Tuesday, 11 November 2014
Albeit a day late joining in the birthday party as I was absent from home yesterday. So here is a little vase picked this morning. Time and the weather were not on my side so it was a matter of snip, photograph and plonk. The occupants of the vase are :
- hardy fuchsia - name unknown as grown from a cutting from a roadside planting which was taken many years ago. The fuchsia concerned retained foliage during last year's warm winter and flowered prolifically earlier in the year. However it's still sending flowers out now but not as many as it does most autumns.
- hardy geranium - name long forgotten and a bit of a rampant self seeder.
- rose 'Blush Noisette' which has still not given up the ghost.
- leycesteria formosa also known as the Himalayan honeysuckle.
- lonicera nitida' Baggesen's Gold' which is in desperate need of a severe prune.
I've fiddled about since the photo was taken and removed some of the leaves from the leycesteria and am happier with these pickings.
The vase has featured on the blog before but not for a long time. It's a small bone china milk jug that hails from Staffordshire, which I think was passed on to me by my mum some time ago.

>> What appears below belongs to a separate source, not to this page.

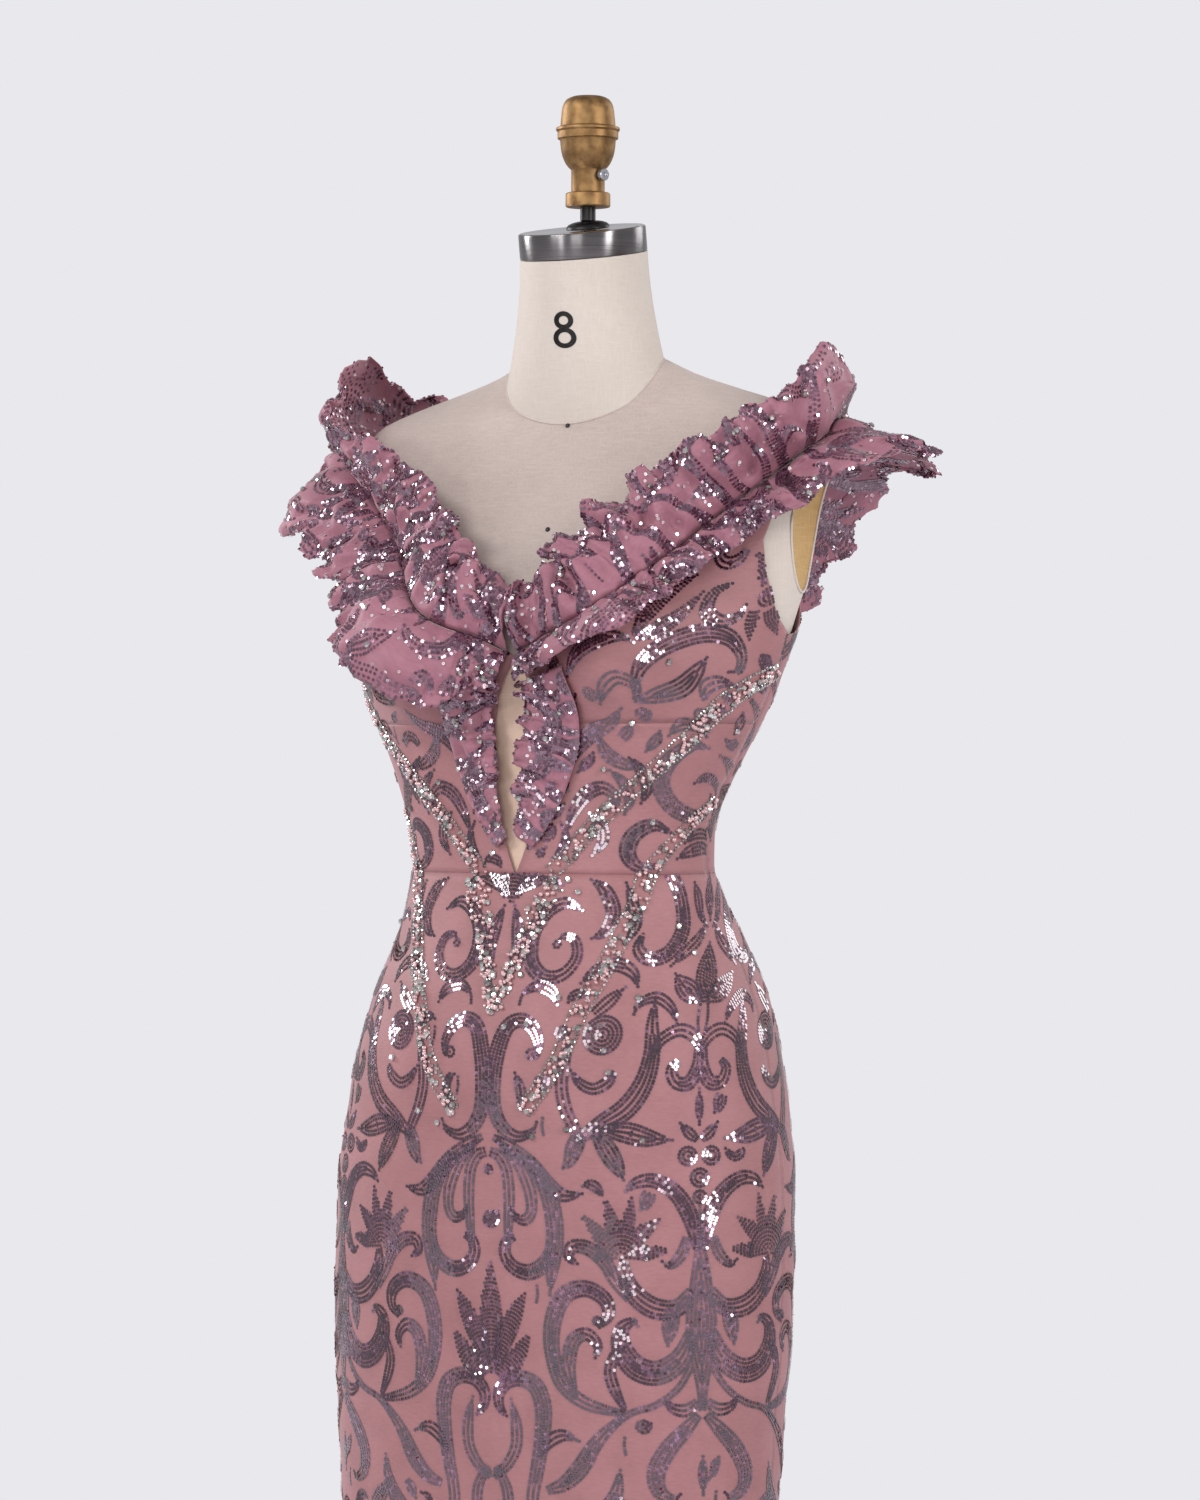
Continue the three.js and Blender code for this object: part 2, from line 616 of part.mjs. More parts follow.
function keyholeFlounce(name, sideName, side) {
  const places = seamPlaces(KEYHOLE_FLOUNCE, KEYHOLE_FLOUNCE.length * STEPS_PER_WAVE);
  const nearest = (at) => places[Math.round(at * (places.length - 1))].z;
  const widthAtZ = smoothColumn(KEYHOLE_FLOUNCE, "z", "width");
  const fall = (at) => ({ width: widthAtZ(nearest(at)) + KEYHOLE_LAP[sideName], lift: KEYHOLE_LIFT });
  const rise = WALL_OUTSIDE + FLOUNCE_LIFT_OFF;
  const waves = KEYHOLE_WAVES[sideName];
  const geometry = flounceGeometry(KEYHOLE_FLOUNCE, 1, fall, waves, side, rise, FLOUNCE_BOW.keyhole);
  return named(name, geometry, ruffleCloth);
}

// Zip at centre back

const ZIP_TOP_Z = BACK_V_Z - 12;
const ZIP_BODICE_LEVELS = [WAIST_Z, 1106, 1130, 1154, ZIP_TOP_Z - 1];
const COIL_SUNK = 0.1;
const SLIDER_CLEAR = 2.0;
const SLIDER_Z = ZIP_TOP_Z - 6;
const SLIDER = { width: 7, height: 11, depth: 2.4 };
// The bridge's bar crosses a window, and its root is sunk into the slider's block
const BRIDGE = {
  width: 1.6, halfHeight: 2.9, windowHalf: 0.9, windowDepth: 1.8, bar: 1.0, root: 0.5, above: 1,
};
// The tab keeps its full width down to its shoulder, then rounds off; its eye clears the bridge
const PULL = { width: 6, wall: 1.2, barGap: 3.4, length: 24, shoulder: 13.2, eyeClear: 0.8 };

function zipCoil() {
  const levels = SKIRT_LEVELS.filter((z) => z > ZIP_END_Z && z < WAIST_Z);
  const rows = [...levels, ...ZIP_BODICE_LEVELS];
  const grid = (offset) =>
    rows.map((z) => [-1, 1].map((end) => bodyPoint(180 - end * degreesFor(ZIP_HALF_WIDTH, 179, z), z, offset)));
  return named("zip_coil", wallGeometry(grid(WALL_OUTSIDE - COIL_SUNK), grid(WALL_INSIDE)), nylonTape);
}

const sliderFaceY = bodyPoint(180, SLIDER_Z, WALL_OUTSIDE).y + SLIDER_CLEAR + SLIDER.depth;
const PIVOT = { y: sliderFaceY + BRIDGE.windowDepth / 2, z: SLIDER_Z + BRIDGE.above };

// Block with a bridge over a window, drawn in Y and Z and given its width along X
function zipSlider() {
  const block = new THREE.BoxGeometry(SLIDER.width, SLIDER.depth, SLIDER.height);
  block.translate(0, sliderFaceY - SLIDER.depth / 2, SLIDER_Z);
  const outline = new THREE.Shape();
  const reach = BRIDGE.windowDepth + BRIDGE.bar;
  outline.moveTo(-BRIDGE.root, -BRIDGE.halfHeight);
  outline.lineTo(reach, -BRIDGE.halfHeight);
  outline.lineTo(reach, BRIDGE.halfHeight);
  outline.lineTo(-BRIDGE.root, BRIDGE.halfHeight);
  outline.lineTo(-BRIDGE.root, BRIDGE.windowHalf);
  outline.lineTo(BRIDGE.windowDepth, BRIDGE.windowHalf);
  outline.lineTo(BRIDGE.windowDepth, -BRIDGE.windowHalf);
  outline.lineTo(-BRIDGE.root, -BRIDGE.windowHalf);
  const bridge = new THREE.ExtrudeGeometry(outline, { depth: BRIDGE.width, bevelEnabled: false });
  bridge.translate(0, 0, -BRIDGE.width / 2);
  // The outline's x becomes world Y, its y becomes world Z, and the depth runs along world X
  bridge.applyMatrix4(new THREE.Matrix4().set(0, 0, 1, 0, 1, 0, 0, 0, 0, 1, 0, 0, 0, 0, 0, 1));
  bridge.translate(0, sliderFaceY, PIVOT.z);
  return named("zip_slider", fromManifold(toManifold(block).add(toManifold(bridge))), zinc);
}

// Tab that hangs from a bar in the bridge's window, with an eye round the bridge
function zipPull() {
  const half = PULL.width / 2;
  const bar = PULL.wall / 2;
  const tab = new THREE.Shape();
  tab.moveTo(-half, bar);
  tab.lineTo(-half, -PULL.shoulder);
  tab.quadraticCurveTo(-half, -PULL.length, 0, -PULL.length);
  tab.quadraticCurveTo(half, -PULL.length, half, -PULL.shoulder);
  tab.lineTo(half, bar);
  const eye = new THREE.Path();
  const eyeHalf = BRIDGE.width / 2 + PULL.eyeClear;
  eye.moveTo(-eyeHalf, -bar);
  eye.lineTo(eyeHalf, -bar);
  eye.lineTo(eyeHalf, -bar - PULL.barGap);
  eye.lineTo(-eyeHalf, -bar - PULL.barGap);
  tab.holes.push(eye);
  const geometry = new THREE.ExtrudeGeometry(tab, { depth: PULL.wall, bevelEnabled: false, curveSegments: 6 });
  geometry.translate(0, 0, -PULL.wall / 2);
  geometry.rotateX(Math.PI / 2);
  geometry.translate(0, PIVOT.y, PIVOT.z);
  return named("zip_pull", geometry, zinc);
}

// Dress form

function torsoRings(offset) {
  return TORSO_LEVELS.map((z) => {
    const ring = [];
    for (let j = 0; j < TORSO_SIDES; j += 1) ring.push(bodyPoint((360 * j) / TORSO_SIDES - 180, z, offset));
    return ring;
  });
}

function armRecess(side) {
  const bowl = new THREE.SphereGeometry(1, TORSO_RECESS_SEGMENTS, TORSO_RECESS_SEGMENTS / 2 + 1);
  bowl.scale(ARM_RECESS.depth, ARM_RECESS.halfWidth, ARM_RECESS.halfHeight);
  bowl.rotateX(-THREE.MathUtils.degToRad(ARM_RECESS.lean));
  bowl.translate(side * ARM_RECESS.x, ARM_RECESS.y, ARM_RECESS.z);
  return toManifold(bowl);
}

function formTorso() {
  const whole = toManifold(loftGeometry(torsoRings(0)));
  const cut = whole.subtract(armRecess(1)).subtract(armRecess(-1));
  return named("form_torso", fromManifold(cut), chestLinen);
}

// Share of the neck's height at which it is sectioned
const NECK_STEPS = [0, 0.3, 0.42, 0.56, 0.74, 1];
const NECK_SIDES = 36;

// Neck: oval at the shoulders, round and tilted forward at the top, cut to sit on the torso
function formNeck() {
  const rings = NECK_STEPS.map((t) => {
    const narrowing = 1 - (1 - t) ** NECK.flare;
    const half = THREE.MathUtils.lerp(NECK.baseHalf, NECK.topRadius, narrowing);
    const depth = THREE.MathUtils.lerp(NECK.baseDepth, NECK.topRadius, t);
    const centreY = THREE.MathUtils.lerp(NECK.baseY, NECK.topY, t);
    const level = THREE.MathUtils.lerp(NECK.baseZ, NECK.topZ, t);
    return Array.from({ length: NECK_SIDES }, (_, j) => {
      const turn = (2 * Math.PI * j) / NECK_SIDES;
      const y = depth * Math.sin(turn);
      return new THREE.Vector3(half * Math.cos(turn), centreY + y, level + y * t * Math.tan(HEAD_TILT));
    });
  });
  const seat = toManifold(loftGeometry(torsoRings(MEETING_GAP)));
  return named("form_neck", fromManifold(toManifold(loftGeometry(rings)).subtract(seat)), neckLinen);
}

// Turned profiles, radius and height; the cap's edges are eased, the washer has a bore for the rod
const CAP_EASE = { bottom: 0.8, top: 1.2 };
const WASHER_PROFILE = [[7, 0], [17, 0], [16, 2.4], [12, 4.2], [7, 5], [7, 0]];
const ROD_RADIUS = 6;
const FINIAL_PROFILE = [
  [0, 0], [17.4, 0], [17.4, 10], [16.6, 10.8], [13, 10.9], [13, 28.8], [15.2, 30.8], [18.2, 35.5], [20.4, 41],
  [21.6, 52], [23.6, 52.6], [23.6, 58.6], [24.7, 59.4], [24.7, 61.4], [21.4, 62.2], [20.3, 74.6],
  [18.4, 80.8], [14, 84.8], [9, 86], [0, 86],
];
const SCREW = {
  start: 13 + MEETING_GAP, shank: 2.4, shankLength: 1.6, headRadius: 4.8, length: 5.6, above: 24,
  turn: THREE.MathUtils.degToRad(-18),
};

function head() {
  const group = new THREE.Group();
  group.position.set(0, CAP.y, NECK.topZ + MEETING_GAP);
  group.rotation.x = HEAD_TILT;
  const { radius, height } = CAP;
  const { bottom, top } = CAP_EASE;
  const capProfile = [
    [0, 0], [radius - bottom, 0], [radius, bottom], [radius, height - top], [radius - top, height], [0, height],
  ];
  group.add(named("neck_cap", turnedGeometry(capProfile, 48), brushedSteel));
  const washer = named("cap_washer", turnedGeometry(WASHER_PROFILE, 32), blackSteel);
  const acrossCap = (FINIAL_Y - CAP.y) / Math.cos(HEAD_TILT) + height * Math.tan(HEAD_TILT);
  washer.position.set(0, acrossCap, height + MEETING_GAP);
  group.add(washer);
  return group;
}

function finialRod() {
  const capTop = NECK.topZ + MEETING_GAP + CAP.height / Math.cos(HEAD_TILT)
    + (FINIAL_Y - CAP.y) * Math.tan(HEAD_TILT);
  const bottom = capTop + ROD_RADIUS * Math.tan(HEAD_TILT) + MEETING_GAP;
  const top = FINIAL_BOTTOM - MEETING_GAP;
  const rod = turnedGeometry([[0, bottom], [ROD_RADIUS, bottom], [ROD_RADIUS, top], [0, top]], 24);
  rod.translate(0, FINIAL_Y, 0);
  return named("finial_rod", rod, blackSteel);
}

function finial() {
  const geometry = turnedGeometry(FINIAL_PROFILE, 24);
  geometry.translate(0, FINIAL_Y, FINIAL_BOTTOM);
  return named("finial", geometry, brass);
}

function finialScrew() {
  const { start, shank, shankLength, headRadius, length } = SCREW;
  const underHead = start + shankLength;
  const end = start + length;
  const profile = [
    [0, start], [shank, start], [shank, underHead], [headRadius, underHead], [headRadius, end], [0, end],
  ];
  const geometry = turnedGeometry(profile, 16);
  geometry.rotateY(Math.PI / 2);
  geometry.rotateZ(SCREW.turn);
  geometry.translate(0, FINIAL_Y, FINIAL_BOTTOM + SCREW.above);
  return named("finial_screw", geometry, zinc);
}

function formBase() {
  const profile = [
    [0, 0], [BASE_RADIUS - 2, 0], [BASE_RADIUS, 2], [BASE_RADIUS, BASE_THICKNESS - 4],
    [BASE_RADIUS - 4, BASE_THICKNESS], [BOSS_RADIUS + 3, BASE_THICKNESS + 2], [BOSS_RADIUS, BASE_THICKNESS + 5],
    [BOSS_RADIUS, BOSS_TOP - 2], [BOSS_RADIUS - 2, BOSS_TOP], [0, BOSS_TOP],
  ];
  return named("form_base", turnedGeometry(profile, 40), whitePaint);
}

function formPole() {
  const bottom = BOSS_TOP + MEETING_GAP;
  const top = TORSO_BOTTOM - MEETING_GAP;
  const profile = [[0, bottom], [POLE_RADIUS, bottom], [POLE_RADIUS, top], [0, top]];
  return named("form_pole", turnedGeometry(profile, 32), brushedSteel);
}

// Scene graph

const gown = new THREE.Group();
gown.add(skirtFront());
gown.add(zipCoil(), zipSlider(), zipPull());
const SIDES = [
  { sideName: "left", side: 1 },
  { sideName: "right", side: -1 },
];
for (const { sideName, side } of SIDES) {
  gown.add(skirtBack(`skirt_back_${sideName}`, side));
  gown.add(midriff(`midriff_${sideName}`, side));
  gown.add(strapPanel(`cup_${sideName}`, CUP_EDGES, -1, CUP_COLUMNS, side));
  gown.add(strapPanel(`back_bodice_${sideName}`, BACK_EDGES, 1, BODICE_COLUMNS, side));
  gown.add(collarFlounce(`ruffle_inner_${sideName}`, "inner", sideName, side));
  gown.add(collarFlounce(`ruffle_outer_${sideName}`, "outer", sideName, side));
  gown.add(keyholeFlounce(`keyhole_ruffle_${sideName}`, sideName, side));
}

const form = new THREE.Group();
form.add(formBase(), formPole(), formTorso(), formNeck(), head());
form.add(finialRod(), finial(), finialScrew());

const part = new THREE.Group();
part.add(gown, form);
export default part;
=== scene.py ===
"""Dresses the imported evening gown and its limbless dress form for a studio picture.

Lengths in the tables are millimetres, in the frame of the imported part: the front faces -Y and the form's
left side lies at +X. Angles run in degrees from centre front (0) over the left side (90) to centre back
(180), and are negative on the right side. An arc is the length round the body from centre front.
"""

import logging
import math
from dataclasses import dataclass, field
from enum import Enum
from typing import Callable, Optional, Sequence

import bpy
import numpy as np
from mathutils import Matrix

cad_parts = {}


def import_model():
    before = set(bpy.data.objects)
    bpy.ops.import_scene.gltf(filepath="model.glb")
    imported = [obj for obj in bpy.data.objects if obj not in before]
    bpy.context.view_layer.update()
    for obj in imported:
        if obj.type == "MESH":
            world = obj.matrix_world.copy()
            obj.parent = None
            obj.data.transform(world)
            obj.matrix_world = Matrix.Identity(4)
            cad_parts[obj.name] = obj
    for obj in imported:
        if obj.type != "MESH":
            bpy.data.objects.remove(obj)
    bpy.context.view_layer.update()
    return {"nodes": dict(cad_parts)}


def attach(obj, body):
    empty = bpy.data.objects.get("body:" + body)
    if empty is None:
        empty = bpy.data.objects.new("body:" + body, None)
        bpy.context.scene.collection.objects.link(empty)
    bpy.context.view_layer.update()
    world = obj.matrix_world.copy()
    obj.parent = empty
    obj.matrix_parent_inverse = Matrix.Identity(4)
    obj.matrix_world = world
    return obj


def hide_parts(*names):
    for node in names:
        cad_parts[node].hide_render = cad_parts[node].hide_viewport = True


logging.basicConfig(level=logging.INFO, format="%(message)s")
LOG = logging.getLogger("gown")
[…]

Although I have not been a regular contributor to the 'In A Vase On Monday' meme, I've so enjoyed visiting those of you who have posted your vases throughout the year. I've picked up many useful hints and tips on flower arranging and conditioning. I've also learnt to think more outside the box about the material that can be used, picked up some useful photography tips and my wish list has grown and grown. A HUGE thanks and a virtual bouquet to Cathy over at 'Rambling In The Garden', who came up with the inspiration for this meme and who has throughout the course of a year kept it running like clockwork. It takes some organisation and dedication to stay with such a concept. Cathy is full of enthusiasm and encouragement too so if you do join in if you have not done so already. Don't be shy! Many congratulations Cathy on the first anniversary of this meme and long may it continue!